In particular, if we take the $G$-action by left multiplication on the set $X:=\{gH,g\in G\}$, then there is a homomorphism $\lambda:G\to \operatorname{Sym}(G/H)\cong S_{[G:H]}$, with $\operatorname{ker}\lambda=\bigcap_{g\in G}gHg^{-1}\le H$ (see e.g. here).

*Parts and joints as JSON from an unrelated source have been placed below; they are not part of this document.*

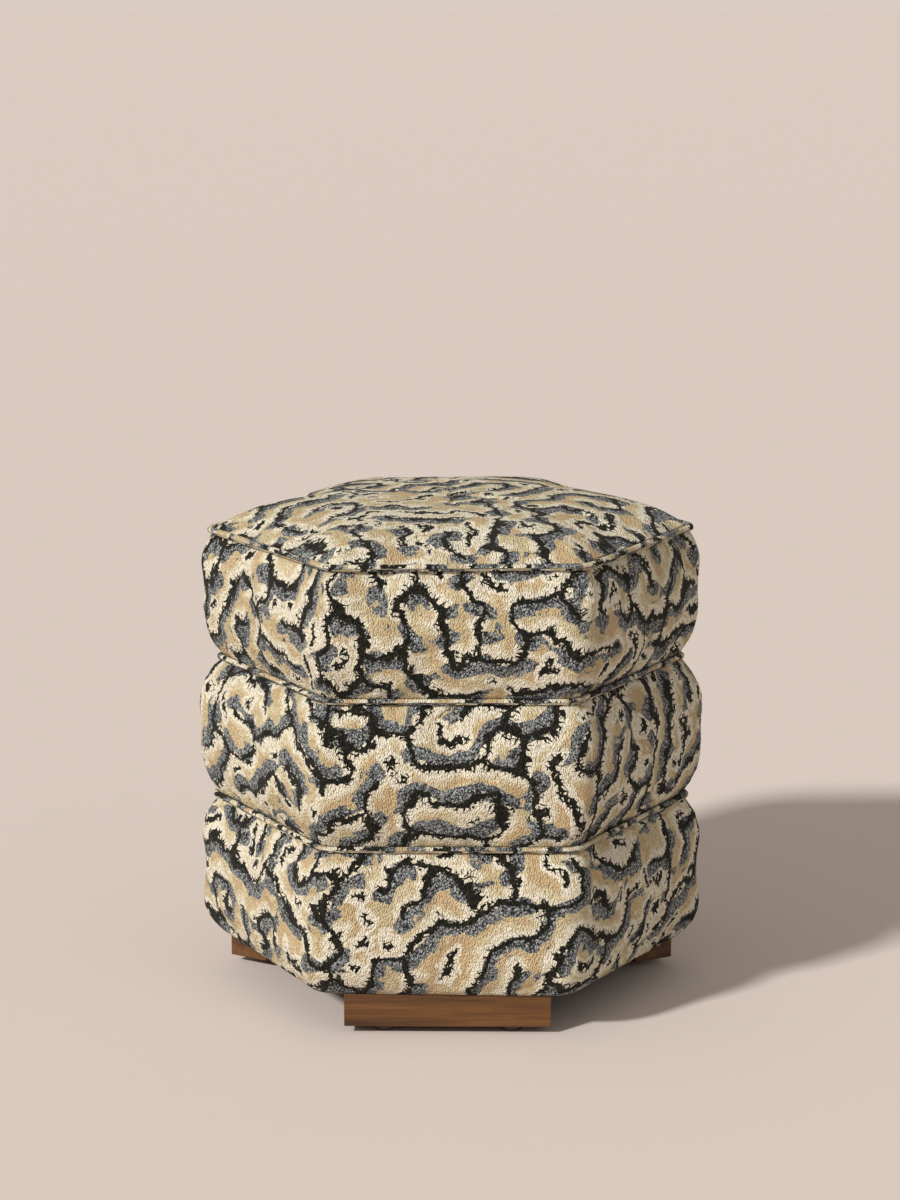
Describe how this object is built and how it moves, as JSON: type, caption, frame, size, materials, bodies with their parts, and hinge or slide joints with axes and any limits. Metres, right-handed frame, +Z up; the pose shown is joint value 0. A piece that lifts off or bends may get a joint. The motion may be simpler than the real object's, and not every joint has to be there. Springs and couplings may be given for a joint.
{
  "type": "tuffet",
  "caption": "Hexagonal upholstered tuffet with three padded, welted tiers and a domed seat, standing on wooden plinth blocks.",
  "frame": {"origin": "on the floor under the centre line", "axes": "+Z up, a flat side with a plinth block faces -Y, +X to the right through a corner"},
  "size_m": [0.4634, 0.414, 0.4575],
  "materials": {
    "upholstery": "woven jacquard, cream and sand ground with blue-grey and near-black figure",
    "walnut": "satin walnut stain",
    "glide_plastic": "dark brown plastic",
    "dust_cloth": "black non-woven",
    "plywood": "raw birch plywood",
    "pine": "raw planed pine",
    "foam": "open-cell polyurethane foam",
    "wadding": "polyester wadding",
    "cotton_cord": "braided cotton",
    "steel": "zinc-plated steel"
  },
  "bodies": {
    "root": {"plinth_block_front": "walnut", "glide_front_1": "glide_plastic", "glide_front_2": "glide_plastic", "plinth_block_back_right": "walnut", "glide_back_right_1": "glide_plastic", "glide_back_right_2": "glide_plastic", "plinth_block_back_left": "walnut", "glide_back_left_1": "glide_plastic", "glide_back_left_2": "glide_plastic", "glide_nails": "steel", "plinth_screws": "steel", "dust_cover": "dust_cloth", "dust_cover_staples": "steel", "base_board": "plywood", "deck_board": "plywood", "side_panel_back": "plywood", "side_panel_back_left": "plywood", "side_panel_front_left": "plywood", "side_panel_front": "plywood", "side_panel_front_right": "plywood", "side_panel_back_right": "plywood", "corner_block_right": "pine", "corner_block_back_right": "pine", "corner_block_back_left": "pine", "corner_block_left": "pine", "corner_block_front_left": "pine", "corner_block_front_right": "pine", "base_screws": "steel", "deck_screws": "steel", "foam_lower": "foam", "wadding_lower": "wadding", "cover_lower": "upholstery", "foam_middle": "foam", "wadding_middle": "wadding", "cover_middle": "upholstery", "foam_upper": "foam", "wadding_upper": "wadding", "cover_upper": "upholstery", "foam_seat": "foam", "wadding_seat": "wadding", "cover_seat": "upholstery", "welt_lower": "upholstery", "welt_cord_lower": "cotton_cord", "welt_upper": "upholstery", "welt_cord_upper": "cotton_cord", "welt_seat": "upholstery", "welt_cord_seat": "cotton_cord"}
  },
  "joints": []
}
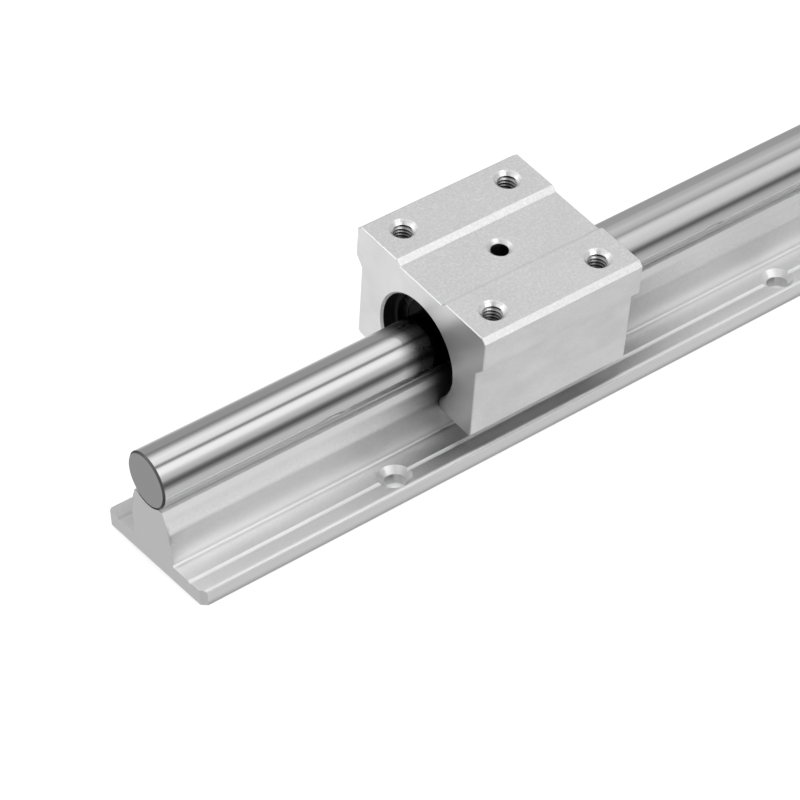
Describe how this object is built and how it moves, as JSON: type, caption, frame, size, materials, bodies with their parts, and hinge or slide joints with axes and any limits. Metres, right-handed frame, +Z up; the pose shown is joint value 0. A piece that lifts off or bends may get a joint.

This result, along with the First Homomorphism Theorem, shows that, among all the subgroups $H$ of a given index in $G$, an eventual normal one provides the "best focus" (literally, i.e. the smallest image) of $G$ in $S_{[G:H]}$. In fact, in this case: $\operatorname{ker}\lambda=H=(\operatorname{ker}\lambda)_{\operatorname{max}}$.

To recap:

Let's define $\mathcal{H}_k:=\{H\le G\mid [G:H]=k\}$. Then, $\forall H\in\mathcal{H}_k$, the group $Q_G(H):=G/\bigcap_{g\in G}gHg^{-1}$ embeds into $S_k$. Moreover, if $\exists \tilde H\in \mathcal{H}_k$ such that $\tilde H\unlhd G$, then $|\operatorname{im}(Q_G(\tilde H))|=|\operatorname{im}(G/\tilde H)|=\operatorname{min}\{|\operatorname{im}(Q_G(H))|, H \in \mathcal{H}_k\}$.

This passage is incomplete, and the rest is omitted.